Cycling enthusiasts can sign up for Cycling Shimanami 2018, which will be held on October 28. The event saw seven participants from Singapore when it was last held two years ago.
Those who love the sea can go kayaking, which is a fantastic way to visit the famous scarlet torii gate of Itsukushima Shrine on Miyajima Island, a Unesco World Heritage Site.
In winter, skiing is a popular activity due to Hiroshima prefecture’s generous snowfall. There are 13 ski resorts in the prefecture alone that offer snow activities and ski courses for the whole family.
Another highlight is Kagura, a traditional show where performers in dragon and demon costumes dance to the beat of taiko drums and other instruments. Visitors are also welcome to don the elaborate costumes weighing a hefty 20kg for commemorative snapshots.
Catch a Kagura performance at the Hiroshima Prefectural Art Museum Auditorium at Basement 1 (admission costs 1,000 yen or about S$12.50). Visit www.hiroshima-kagura.com for a list of the upcoming shows.
Many foodies are drawn to Hiroshima for its oysters, as the prefecture boasts the highest domestic production volume of these briny and plump molluscs.
Oysters in all iterations are aplenty along Miyajima’s food street, but they are best enjoyed when grilled. Mr Yuzaki says that the locals grill the oysters in their shells to attain an intense flavour and a firm texture.
Visit Osakikamijima, an island in the Seto Inland Sea where oysters thrive in a nutrient-rich combination of spring water and seawater. These are best enjoyed raw, with a squeeze of fresh lemons from the island.
Another must-try is Hiroshima-style okonomiyaki, a layered pancake with cabbage, bean sprouts, soba (buckwheat noodles), meat and egg, topped with sweet sauce. The okonomiyaki found in Singapore is Osaka-style, which means the ingredients are mixed in a batter instead.
Don’t miss shirunashi tantanmen, which is dry noodles spiced up with Japanese pepper and hot red pepper, along with other ingredients such as sweet minced meat and onsen egg. Before eating, mix the noodles with the moreish sauce at the bottom of the bowl.
Hiroshima prefecture is also one of Japan’s three major brewing regions and where the National Research Institute of Brewing — the country’s only institution for studying sake — is located. It also plays host to an annual Sake Festival in October, held in “sake district” Saijo.
Upcoming stellar events
Plan your trip to experience Hiroshima’s colourful events and festivals.
From May 3 to 5, the spectacular Hiroshima flower festival will feature a parade of cars adorned with beautiful blooms along Heiwa-odori Avenue in Hiroshima city. Browse various wares from vendors lining the street and be entertained by stage shows along the way.
Next, herald summer with Toukasan from the first Friday to Sunday of June to honour the god of Touka Daimyojin at Enryuji Temple in Mikawa-cho, Hiroshima city.
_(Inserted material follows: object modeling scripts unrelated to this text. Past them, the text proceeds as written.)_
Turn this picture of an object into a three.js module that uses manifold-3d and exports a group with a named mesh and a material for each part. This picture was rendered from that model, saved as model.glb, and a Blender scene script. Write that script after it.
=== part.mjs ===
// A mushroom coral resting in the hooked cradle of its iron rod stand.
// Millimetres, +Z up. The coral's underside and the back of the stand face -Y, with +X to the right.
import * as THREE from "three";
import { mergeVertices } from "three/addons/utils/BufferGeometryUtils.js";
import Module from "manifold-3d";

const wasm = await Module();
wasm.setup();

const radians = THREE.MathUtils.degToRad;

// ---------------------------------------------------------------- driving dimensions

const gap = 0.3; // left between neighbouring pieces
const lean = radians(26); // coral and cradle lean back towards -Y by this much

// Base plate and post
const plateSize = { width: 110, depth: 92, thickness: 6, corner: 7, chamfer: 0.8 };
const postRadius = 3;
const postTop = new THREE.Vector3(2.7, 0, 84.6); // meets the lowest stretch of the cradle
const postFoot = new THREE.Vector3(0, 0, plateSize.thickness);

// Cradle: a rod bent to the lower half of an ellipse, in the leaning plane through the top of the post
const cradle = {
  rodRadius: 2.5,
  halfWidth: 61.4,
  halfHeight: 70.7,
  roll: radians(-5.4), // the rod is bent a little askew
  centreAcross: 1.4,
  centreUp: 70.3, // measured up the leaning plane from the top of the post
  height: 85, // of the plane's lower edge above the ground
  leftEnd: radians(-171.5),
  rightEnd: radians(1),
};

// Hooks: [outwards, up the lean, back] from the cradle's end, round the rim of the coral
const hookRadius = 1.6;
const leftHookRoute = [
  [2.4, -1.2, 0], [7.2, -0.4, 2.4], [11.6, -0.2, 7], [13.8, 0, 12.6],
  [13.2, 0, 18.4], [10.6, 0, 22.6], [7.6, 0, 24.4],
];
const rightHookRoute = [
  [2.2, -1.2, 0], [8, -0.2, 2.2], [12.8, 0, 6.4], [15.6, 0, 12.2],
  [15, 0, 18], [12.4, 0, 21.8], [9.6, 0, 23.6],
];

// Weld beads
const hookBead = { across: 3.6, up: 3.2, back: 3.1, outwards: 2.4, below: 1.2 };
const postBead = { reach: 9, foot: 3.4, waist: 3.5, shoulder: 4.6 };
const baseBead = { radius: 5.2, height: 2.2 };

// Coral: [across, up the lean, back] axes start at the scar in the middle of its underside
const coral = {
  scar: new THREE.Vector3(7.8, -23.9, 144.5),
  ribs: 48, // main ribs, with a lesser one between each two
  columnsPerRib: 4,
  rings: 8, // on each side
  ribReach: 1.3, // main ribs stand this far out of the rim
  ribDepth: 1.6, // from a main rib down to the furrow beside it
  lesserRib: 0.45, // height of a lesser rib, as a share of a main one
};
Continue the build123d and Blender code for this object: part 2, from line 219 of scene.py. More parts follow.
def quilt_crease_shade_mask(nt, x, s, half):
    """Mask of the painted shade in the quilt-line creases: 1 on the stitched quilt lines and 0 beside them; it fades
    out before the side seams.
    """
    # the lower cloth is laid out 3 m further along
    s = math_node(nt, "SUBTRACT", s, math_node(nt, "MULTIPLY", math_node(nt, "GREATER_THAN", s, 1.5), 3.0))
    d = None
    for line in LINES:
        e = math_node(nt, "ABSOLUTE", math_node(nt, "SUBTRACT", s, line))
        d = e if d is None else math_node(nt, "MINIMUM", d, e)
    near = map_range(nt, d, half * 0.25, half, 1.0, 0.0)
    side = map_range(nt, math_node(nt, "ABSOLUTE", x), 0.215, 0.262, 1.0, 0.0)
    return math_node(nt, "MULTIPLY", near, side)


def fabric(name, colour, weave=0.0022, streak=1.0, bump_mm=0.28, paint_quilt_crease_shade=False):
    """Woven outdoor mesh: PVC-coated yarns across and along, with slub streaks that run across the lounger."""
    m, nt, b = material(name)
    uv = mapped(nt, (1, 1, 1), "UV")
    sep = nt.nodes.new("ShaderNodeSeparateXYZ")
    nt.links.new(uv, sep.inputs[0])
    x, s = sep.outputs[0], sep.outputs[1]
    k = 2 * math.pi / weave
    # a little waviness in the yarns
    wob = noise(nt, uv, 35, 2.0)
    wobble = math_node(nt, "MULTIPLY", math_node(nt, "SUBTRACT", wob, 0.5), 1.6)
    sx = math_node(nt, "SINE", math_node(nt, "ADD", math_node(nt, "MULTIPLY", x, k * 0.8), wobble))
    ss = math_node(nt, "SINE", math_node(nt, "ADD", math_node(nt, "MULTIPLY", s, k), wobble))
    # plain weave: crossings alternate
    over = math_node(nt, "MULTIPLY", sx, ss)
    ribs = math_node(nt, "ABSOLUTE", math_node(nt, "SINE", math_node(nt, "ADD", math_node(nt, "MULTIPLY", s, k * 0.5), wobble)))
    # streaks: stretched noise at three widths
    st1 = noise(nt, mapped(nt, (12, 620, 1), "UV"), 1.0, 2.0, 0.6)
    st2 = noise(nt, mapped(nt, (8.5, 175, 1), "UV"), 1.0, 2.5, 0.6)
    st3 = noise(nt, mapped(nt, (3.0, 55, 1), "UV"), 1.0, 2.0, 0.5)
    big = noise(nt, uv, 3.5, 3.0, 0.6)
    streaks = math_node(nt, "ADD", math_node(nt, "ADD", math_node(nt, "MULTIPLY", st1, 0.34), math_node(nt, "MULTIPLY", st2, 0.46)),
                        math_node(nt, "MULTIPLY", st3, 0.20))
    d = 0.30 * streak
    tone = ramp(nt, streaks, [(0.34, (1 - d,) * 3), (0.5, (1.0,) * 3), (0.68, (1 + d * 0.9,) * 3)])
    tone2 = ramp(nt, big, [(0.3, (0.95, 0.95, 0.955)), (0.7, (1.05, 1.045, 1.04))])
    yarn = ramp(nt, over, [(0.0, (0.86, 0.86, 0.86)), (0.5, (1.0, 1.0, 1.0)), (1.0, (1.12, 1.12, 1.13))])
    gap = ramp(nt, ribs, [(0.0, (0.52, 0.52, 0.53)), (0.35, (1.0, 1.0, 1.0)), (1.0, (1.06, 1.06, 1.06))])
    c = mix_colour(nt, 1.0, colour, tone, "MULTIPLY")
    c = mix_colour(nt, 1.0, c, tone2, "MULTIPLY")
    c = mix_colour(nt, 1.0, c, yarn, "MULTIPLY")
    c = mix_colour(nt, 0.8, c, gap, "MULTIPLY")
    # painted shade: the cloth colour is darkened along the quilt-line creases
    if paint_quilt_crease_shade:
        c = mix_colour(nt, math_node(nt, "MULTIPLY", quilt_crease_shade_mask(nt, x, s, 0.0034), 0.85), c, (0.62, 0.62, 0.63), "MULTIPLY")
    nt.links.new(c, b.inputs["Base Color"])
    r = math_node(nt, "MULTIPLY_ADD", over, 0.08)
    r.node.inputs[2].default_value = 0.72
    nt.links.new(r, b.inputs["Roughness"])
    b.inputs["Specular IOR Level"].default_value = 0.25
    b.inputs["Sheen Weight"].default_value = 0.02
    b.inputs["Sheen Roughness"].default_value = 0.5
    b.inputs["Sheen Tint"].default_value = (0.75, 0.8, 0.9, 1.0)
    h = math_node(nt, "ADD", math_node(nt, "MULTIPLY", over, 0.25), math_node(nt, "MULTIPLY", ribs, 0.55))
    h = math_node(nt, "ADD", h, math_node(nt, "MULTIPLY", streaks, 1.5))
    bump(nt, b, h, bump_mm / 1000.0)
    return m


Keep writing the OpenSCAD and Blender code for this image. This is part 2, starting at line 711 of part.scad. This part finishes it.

Also known as the Yukata Festival, festivalgoers dress in their yukata (summer kimono) to patronise hundreds of snack and game stalls that pop up along Chuo Dori Avenue and watch the parade of bon-odori dancers.
In mid-August, the Miyajima Water Fireworks Festival promises a visually stunning spectacle. Of the 5,000 fireworks launched, about 200 are launched from the water, against the backdrop of the grand 800-year-old torii gate.
Be awed by extra-large fireworks that can be seen from nearby cities, as they whizz, twirl and swoop in the sky, raining down in multi-coloured hues or taking the form of popular characters.
Memories to take home
Rather than amass a generic collection of keychains and magnets, impress your travel companions with your knowledge of Hiroshima prefecture’s unique souvenirs.
Enjoy piping hot momiji manju (maple leaf-shaped castella cake filled with red bean) at Miyajima’s Omotesando Shopping Arcade, then buy packaged ones from the vendors to bring back home. The sweet treats are also available in chocolate and cheese flavours.
Browse quality souvenirs such as handcrafted brushes for painting, calligraphy and make-up in Kumano-cho, where artisans there craft about 80 per cent of Japan’s brushes made with animal hair.
You can also shop for wooden hand-carved shamoji rice paddles and elegant pottery in Miyajima.
Those headed to the quaint Onomichi city along the Seto Inland Sea can shop for fragrant citrus fruits, Onomichi-style packaged ramen, debera (dried halibut), sturdy hanpu (canvas) products, local sake and even eau de parfum jointly developed by Onomichi and Shiseido.
Visit www.ononavi.com/souvenir_shop for a listing of Onomichi’s shops.
QUICK TRAVEL TIP
Getting around Hiroshima prefecture is easy with the Visit Hiroshima Tourist Pass. This round-trip pass enables visitors to ride the bus on major and express routes in Hiroshima prefecture, the Hiroshima Electric Railway Streetcar (all lines) and the ferry (Miyajima sea lane).